Ingredients

  • 1 lb small shell pasta
  • 1 cup skim milk
  • 1 small head cauliflower, cut into florets
  • 1 lb shredded cheddar cheese
  • 1/4 cup parmesan cheese
  • 3 tablespoons chopped fresh parsley
  • salt and pepper
  • 1 tablespoon melted butter
  • 1/4 cup breadcrumbs, mixed with
  • 1/4 cup panko breadcrumbs

Method

  • Preheat oven to 350.
  • Bring salted water to boil and cook pasta till al dente.
  • Steam cauliflower till soft, about 10 minutes.
  • Transfer about 1/2 to 3/4 of the cauliflower to blender or food processor along with a few tablespoons of the steaming liquid and puree.
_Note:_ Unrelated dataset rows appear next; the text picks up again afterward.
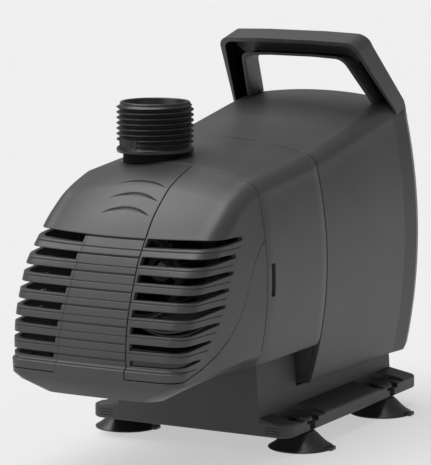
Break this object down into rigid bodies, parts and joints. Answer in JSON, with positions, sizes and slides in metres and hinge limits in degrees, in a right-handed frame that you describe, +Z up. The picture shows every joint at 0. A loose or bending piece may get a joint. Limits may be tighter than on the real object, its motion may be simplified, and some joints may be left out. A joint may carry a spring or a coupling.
{
  "type": "fountain pump",
  "caption": "Submersible fountain pump with a louvred strainer hood, threaded upright outlet, canned motor, leaning carry handle and a stand on suction cups.",
  "frame": {"origin": "centre of the underside of the overall bounding box, on the floor under the suction cups", "axes": "+Z up, -Y the intake side with the strainer hood, +Y the rear with the cable inlet, +X to the right seen from the intake side"},
  "size_m": [0.1196, 0.229, 0.174],
  "materials": {
    "shell": "fine-grained moulded dark grey plastic",
    "stand": "moulded dark grey plastic",
    "fitting": "satin black moulded plastic",
    "chamber": "moulded black plastic",
    "soft": "soft black rubber",
    "seal": "black sealing rubber",
    "wheel": "natural white moulded plastic",
    "magnet": "plastic-bonded ferrite",
    "shaft": "polished white ceramic",
    "steel": "plain steel",
    "winding": "enamelled copper wire"
  },
  "bodies": {
    "base": {"middle_ring": "shell", "motor_shell": "shell", "rear_cover": "shell", "carry_handle": "shell", "stand": "stand", "inlet_body": "fitting", "inlet_nut": "fitting", "pump_chamber": "chamber", "intake_cover": "chamber", "rotor_can": "chamber", "motor_case": "chamber", "foot_front_right": "soft", "foot_front_left": "soft", "foot_rear_right": "soft", "foot_rear_left": "soft", "outlet_seal": "seal", "chamber_seal": "seal", "inlet_seal": "seal", "rotor_shaft": "shaft", "front_bearing": "shaft", "rear_bearing": "shaft", "stator_core": "steel", "cover_screw_1": "steel", "cover_screw_2": "steel", "cover_screw_3": "steel", "cover_screw_4": "steel", "winding_front": "winding", "winding_rear": "winding"},
    "strainer_hood": {"front_hood": "shell", "grille_left": "shell", "grille_right": "shell"},
    "rotor": {"impeller": "wheel", "rotor_magnet": "magnet"},
    "outlet_fitting": {"outlet_nozzle": "fitting"}
  },
  "joints": [
    {"name": "rotor_spin", "type": "hinge", "parent": "base", "child": "rotor", "pos_m": [0, -0.0391, 0.082], "axis": [0, 1, 0], "continuous": true},
    {"name": "hood_pull", "type": "slide", "parent": "base", "child": "strainer_hood", "axis": [0, -1, 0], "range_m": [0, 0.08]},
    {"name": "outlet_lift", "type": "slide", "parent": "base", "child": "outlet_fitting", "axis": [0, 0, 1], "range_m": [0, 0.03]}
  ]
}
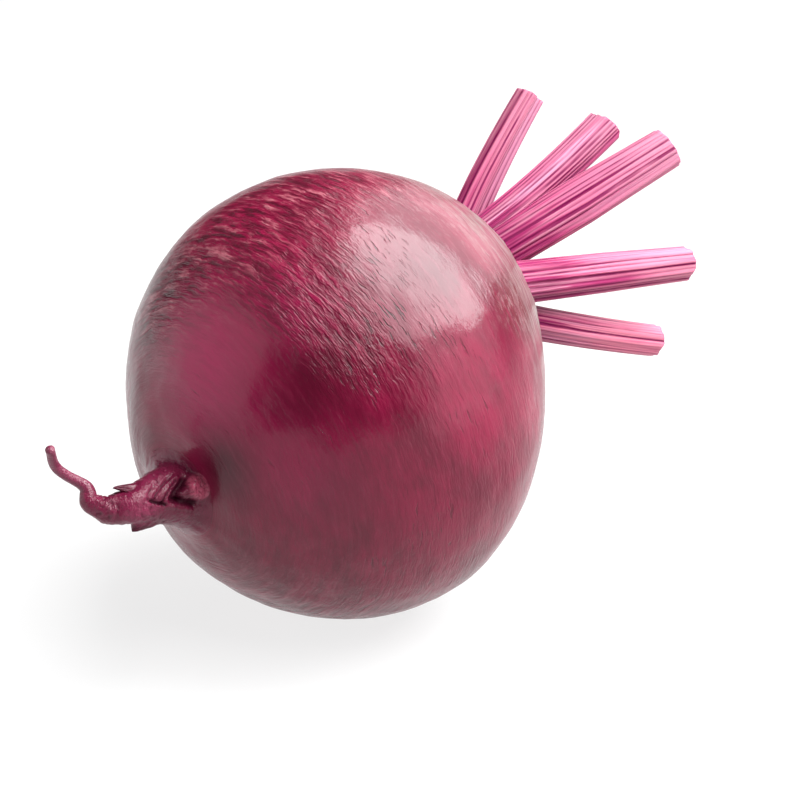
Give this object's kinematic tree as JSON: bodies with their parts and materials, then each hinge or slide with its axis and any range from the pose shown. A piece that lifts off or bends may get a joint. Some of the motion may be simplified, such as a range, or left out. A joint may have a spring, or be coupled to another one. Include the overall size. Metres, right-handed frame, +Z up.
{
  "type": "beetroot",
  "caption": "Whole fresh beetroot lying on its side, with a round swollen root, a bent tapering taproot and short cut leaf stalks; a vegetable for display or prop use.",
  "frame": {"origin": "on the floor, inside the small flat spot that the root rests on, under its middle", "axes": "+Z up, out of the floor; +X level, towards the crown and its leaf stalks, as the root lies; +Y to the left of +X seen from above"},
  "size_m": [0.1385, 0.0835, 0.0843],
  "materials": {
    "beet_skin": "smooth damp skin with a soft sheen, deep red to plum, finely wrinkled",
    "leaf_stalk": "smooth, moist and lengthwise ribbed, pink with darker grooves"
  },
  "bodies": {
    "root": {"root": "beet_skin", "leaf_stalk_1": "leaf_stalk", "leaf_stalk_2": "leaf_stalk", "leaf_stalk_3": "leaf_stalk", "leaf_stalk_4": "leaf_stalk", "leaf_stalk_5": "leaf_stalk"}
  },
  "joints": []
}
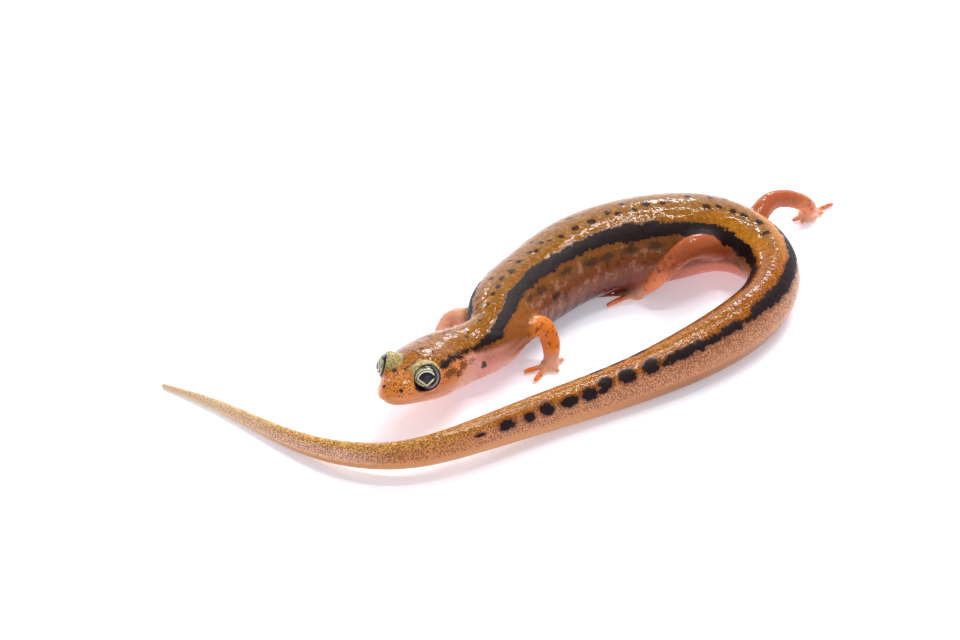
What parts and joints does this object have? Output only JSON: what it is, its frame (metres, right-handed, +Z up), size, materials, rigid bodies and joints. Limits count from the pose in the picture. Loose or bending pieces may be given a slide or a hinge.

Add more steaming liquid to thin the puree if necessary.
  • In a large bowl combine the pasta and cauliflower puree.
  • Then add the milk, both cheeses and salt and pepper.
  • Combine well.
  • Coarsely chop remaining cauliflower and then gently add in to pasta mixture.
  • Place in a greased medium size casserole dish.
  • In a small bowl combine butter, bread crumbs and panko together.
  • Sprinkle over top of pasta mixture.
  • Bake uncovered about 20 minutes or until top is crispy and sauce is bubbling.